In 1970, when Lofthouse left, McIlroy took over as manager – but departed after only two games in charge, after a row over selling players. Jimmy brought his family back to Burnley and by 1984 was working as a bricklayer while the communities around him were dying – Not long into the strike the slogan was invented, ‘close a pit, kill a community’. The miners – an all-male occupation – were powerfully backed by their wives, who saw clearly that without the pits there was little hope for their children’s future or the viability of the mining community. They set up support groups to run soup kitchens and put together food parcels for striking miner’s families, raising money from local pubs and clubs and then further afield, nationally and later internationally.

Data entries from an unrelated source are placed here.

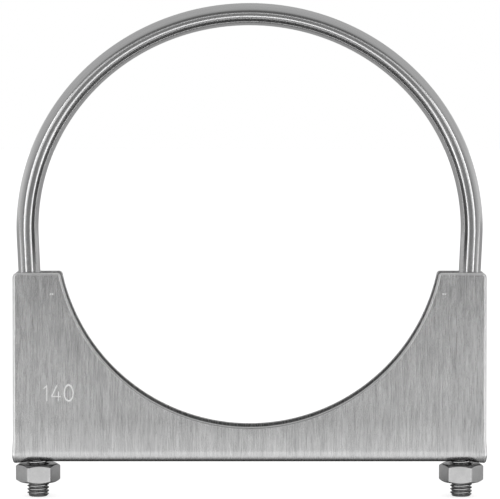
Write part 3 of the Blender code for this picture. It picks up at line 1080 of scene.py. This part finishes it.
# %% [markdown]
# ## Soft boxes
#
# Four long soft boxes make a frame round the camera, and each shows as one bright line along the
# rod. Two weaker ones inside the frame widen the inner lines.

# %% Soft lights round the camera
FRAME_Y = -0.705


def soft_box(name, x, z, width, height, brightness):
    """An area light facing the clamp. Its power grows with its size, so its face is BRIGHTNESS."""
    data = bpy.data.lights.new(name, "AREA")
    data.shape = "RECTANGLE"
    data.size, data.size_y = width, height
    data.energy = brightness * math.pi * width * height
    lamp = bpy.data.objects.new(name, data)
    bpy.context.scene.collection.objects.link(lamp)
    lamp.location = (x, FRAME_Y, z)
    lamp.rotation_euler = (math.radians(90.0), 0.0, 0.0)


soft_box("left_box", -0.47, 0.0, 0.13, 0.60, 2.2)
soft_box("right_box", 0.47, 0.0, 0.13, 0.60, 2.2)
soft_box("left_inner_box", -0.29, 0.13, 0.12, 0.36, 0.9)
soft_box("right_inner_box", 0.29, 0.13, 0.12, 0.36, 0.9)
soft_box("low_box", 0.0, -0.235, 0.90, 0.13, 1.5)
soft_box("high_box", 0.0, 0.21, 0.90, 0.05, 0.9)

# %% [markdown]
# ## A dark card
#
# A small dark drum on the clamp's axis, out of the camera's sight, puts a dark line along the
# inner side of the rod, which gives the bright metal its depth.

# %% A dark card
card_bm = bmesh.new()
bmesh.ops.create_cone(card_bm, cap_ends=True, segments=32, radius1=0.014, radius2=0.014, depth=0.054)
bmesh.ops.rotate(card_bm, cent=(0, 0, 0), matrix=Matrix.Rotation(math.pi / 2, 3, "X"), verts=card_bm.verts)
bmesh.ops.translate(card_bm, vec=(0.0, -0.041, 0.0), verts=card_bm.verts)
card = to_object("dark_card", card_bm)
card.visible_camera = False
card.visible_shadow = False
card.visible_diffuse = False
dark = bpy.data.materials.new("dark_card")
dark.use_nodes = True
dark.node_tree.nodes["Principled BSDF"].inputs["Base Color"].default_value = (0.03, 0.03, 0.03, 1.0)
finish_with(card, dark)

# %% [markdown]
# ## The camera
#
# A long lens from just under a metre, standing a little above the middle of the clamp and looking
# slightly down, so that the thickness of the seat's far edge and the tops of the nuts just show.

# %% Camera
camera_data = bpy.data.cameras.new("camera")
camera_data.sensor_width = 36.0
camera_data.lens = 190.8864
camera = bpy.data.objects.new("camera", camera_data)
bpy.context.scene.collection.objects.link(camera)
camera.location = (0.00015, -0.9603, 0.05904)
camera.rotation_euler = (math.radians(90.0 - 3.856), 0.0, 0.0)
bpy.context.scene.camera = camera
bpy.context.scene.view_settings.view_transform = "Standard"
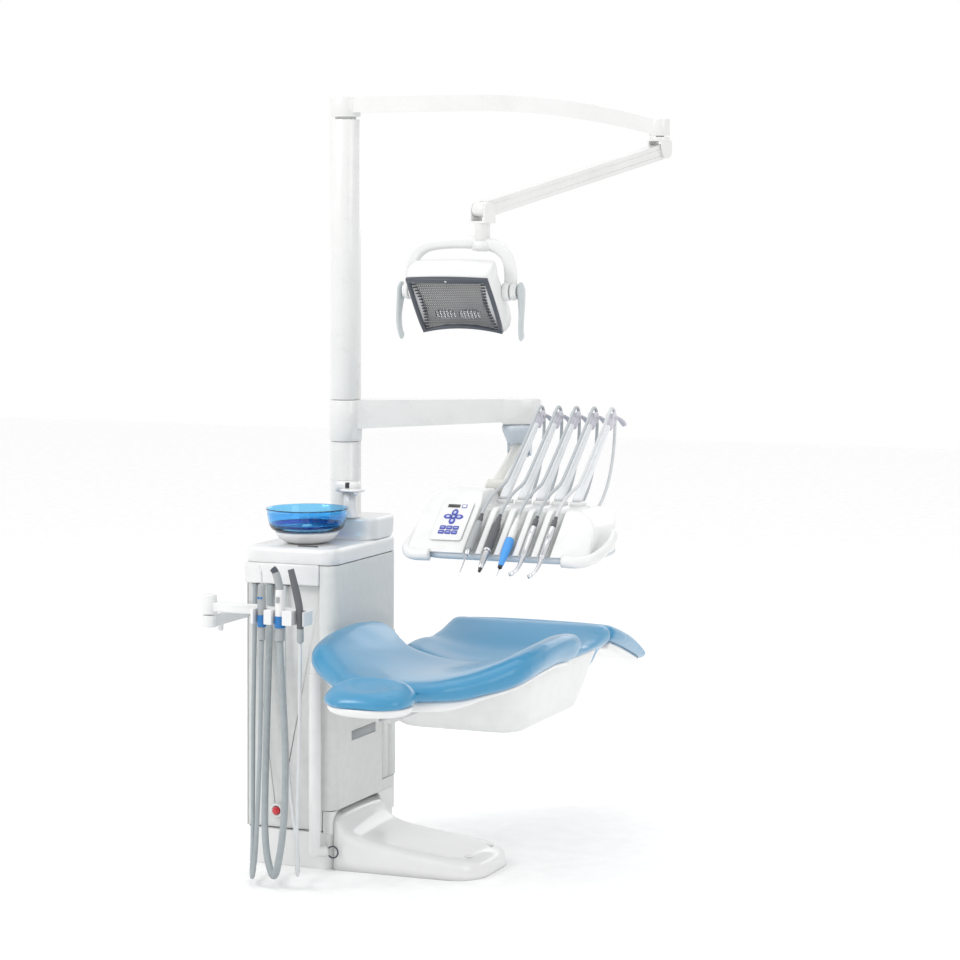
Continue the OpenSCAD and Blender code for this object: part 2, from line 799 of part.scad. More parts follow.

In London Mark Ashton’s initial idea of a collection for striking miners at the Pride March of 1984 turned into LGSM (Lesbians & Gays Support The Miners) with the group’s headquarters at the aptly named Gay’s The Word bookshop.

Eleven people attended the group’s first meeting and over sixty people were involved in LGSM by the end of the strike in March 1985. LGSM built solidarity links with the South Wales mining communities of Dulais and also donated funds to the Nottinghamshire Women’s Support Group. The money raised was used to sustain striking miners and their families throughout the duration of the strike. Money was raised primarily from collections at gay pubs and clubs and on the pavement outside Gay’s The Word bookshop. The group raised over £20,000 with a benefit gig headlined by Bronski Beat raising £5,650 alone. It took place in the Electric Ballroom in London and was entitled ‘Pits and Perverts’ in response to a slanderous article by the right wing The Sun newspaper. At the event Dai Donovan a miner from the Dulais valley spoke at the event: ‘You have worn our badge, and you know what harassment means, as we do. Now we will pin your badge on us, we will support you. It won’t change overnight, but now 140,000 miners know that there are other causes and other problems.’
In 1999 Burnley finally honoured their greatest player when the East Stand at Turf Moor was renamed the Jimmy McIlroy Stand – ‘I now feel part of the club which I haven’t done for 30-odd years. Somehow I feel I am now back with my club.’ Jimmy told the press. By 2011 the Queen was honouring James ‘Jimmy Mac’ McIlroy as he became an MBE. On the 11th of February 1987 Mark Ashton took his final breath on this earth he was only 26; in his memory, the Mark Ashton Trust was set up to support people with HIV. On the 19th May 2017 the Irishman was honoured with a Blue Plaque at Gay’s The Word Bookshop, 66 Marchmont Street, London. Today the LGSM group fight to have Mark Ashton honoured with a Blue Plaque in Portrush, he would be the first Gay Rights activist to be honoured in this way in Northern Ireland – it seems appropriate.